We must, I submit, have an assurance from the Secretary of State that in the period of his not being able to repeal women's nightwork legislation in bakeries by reason of the European Social Charter 1961, he will also not indulge in discriminatory legislation against men who will work in the same institutions and parallel factories, parallel bakeries, who will continue to be protected by parallel legislation which happens to be that of the Act of 1954. Indeed, anyone who believes in equality—and I call upon the Equal Opportunities Commission to make this a matter of close study—could hardly think that the women who work in a bakery on night work should continue to be protected for two years and that the men should not receive the existing protection that they have received now for 30 years, and which they and their trade union vigorously protest is necessary not merely for their works but also as a basis for industrial relations in the industry.
That is a point on which I hope to receive the Secretary of State's assurance. We put Clause 4 into the amendment arid that is what we wish to press. There is a final point because the Government themselves have said that they are mindful of international obligations; and, to give them credit, they have always before remembered to denounce. When they wanted to repeal or rescind the fair wages resolution they denounced the ILO Convention No. 94. To slash the powers of the wages councils they denounced ILO Convention No. 26. To ban trade unionism at GCHQ, they acted in flagrant contravention of ILO Conventions Nos. 87 and 151. They were prepared to be censured by the ILO for suspending the Civil Service arbitration agreement. They were prepared not to go forward with most other modern states to ratify ILO Convention No. 154 on promoting collective bargaining; and they have a dreadful record at the Community Court in Luxembourg and appear not to be too worried about making that record worse, because they introduce legislation which, as we have seen this evening, constantly risks offending against the directive when it would not be too difficult to put it right.
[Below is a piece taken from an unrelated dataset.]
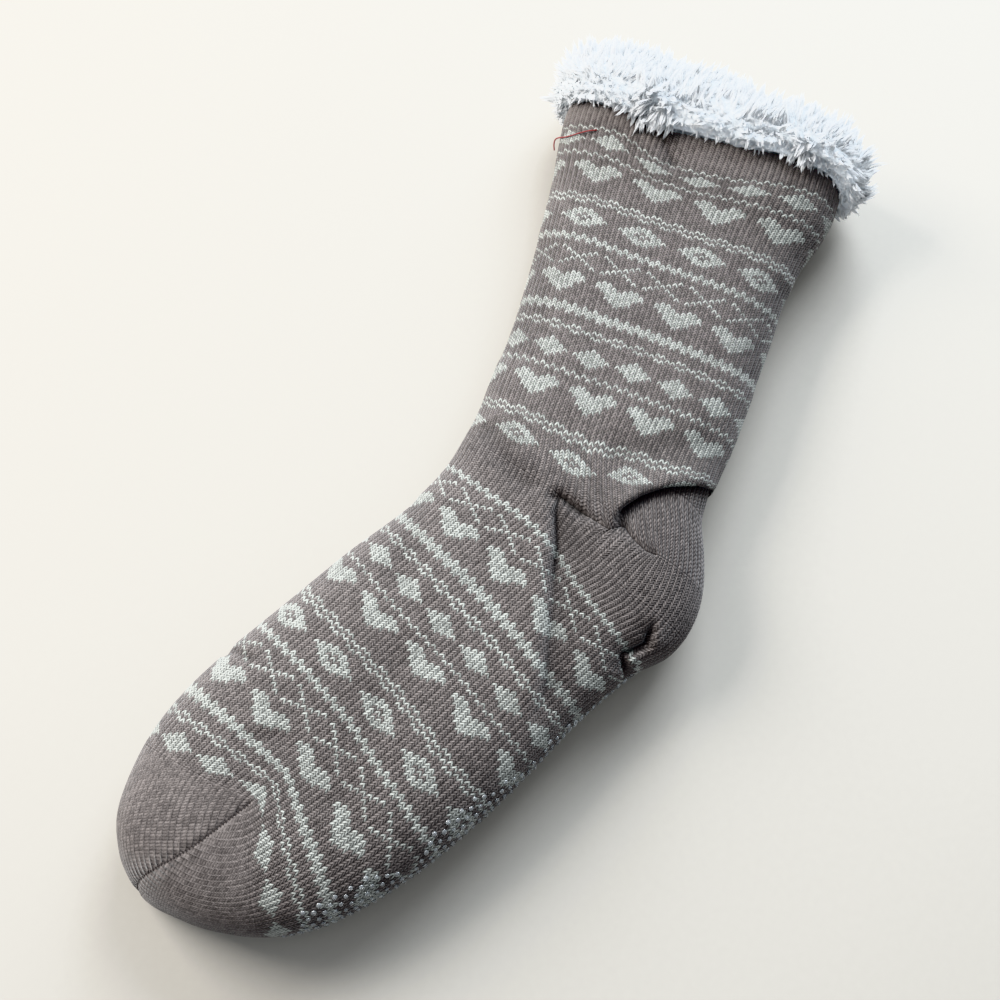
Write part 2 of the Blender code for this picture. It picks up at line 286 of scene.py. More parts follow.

That is a pretty bad record in terms of international labour standards. There is certainly not another 1003 democratic government in the last five decades which has denounced so many, or which has broken so many. It is a very sad decline of Britain's moral standards in the labour standards world. Of course, the Government do not forget everything. There is a sister document to the European social charter adopted by the Council of Europe. It was adopted a decade before. It is called the Convention on Human Rights. That includes an article on freedom of association. The Government never forgot that when they were in Opposition or after. They claimed that legislation by the predecessor Labour Government of 1974 was a breach of civilised standards because it broke that international document. They went to the European Court of Human Rights and withdrew a defence, a proper defence, which had been pleaded by their predecessor government and saw to it that the United Kingdom was in difficulty under that convention; and they gave retrospective compensation to the people they said had been improperly dealt with, even though they had not been unlawfully dealt with as the law stood. In other words, they pick and they choose.
The record is plain. When they like an international standard they apply it and they follow it through for their supporters. When they do not like it, they either break it or denounce it. This time they forgot to denounce. This amendment says that they are not to break it and, in saying that they are not to break it before February 1988 when they can denounce it, we say, too, that the House should demand and Parliament should demand that it be adhered to for that period, and not least because, in adhering to it for that period, the principles of equality should be adhered to in that period which carries men and women side by side in bakeries, as well. On those grounds I commend this amendment to the House.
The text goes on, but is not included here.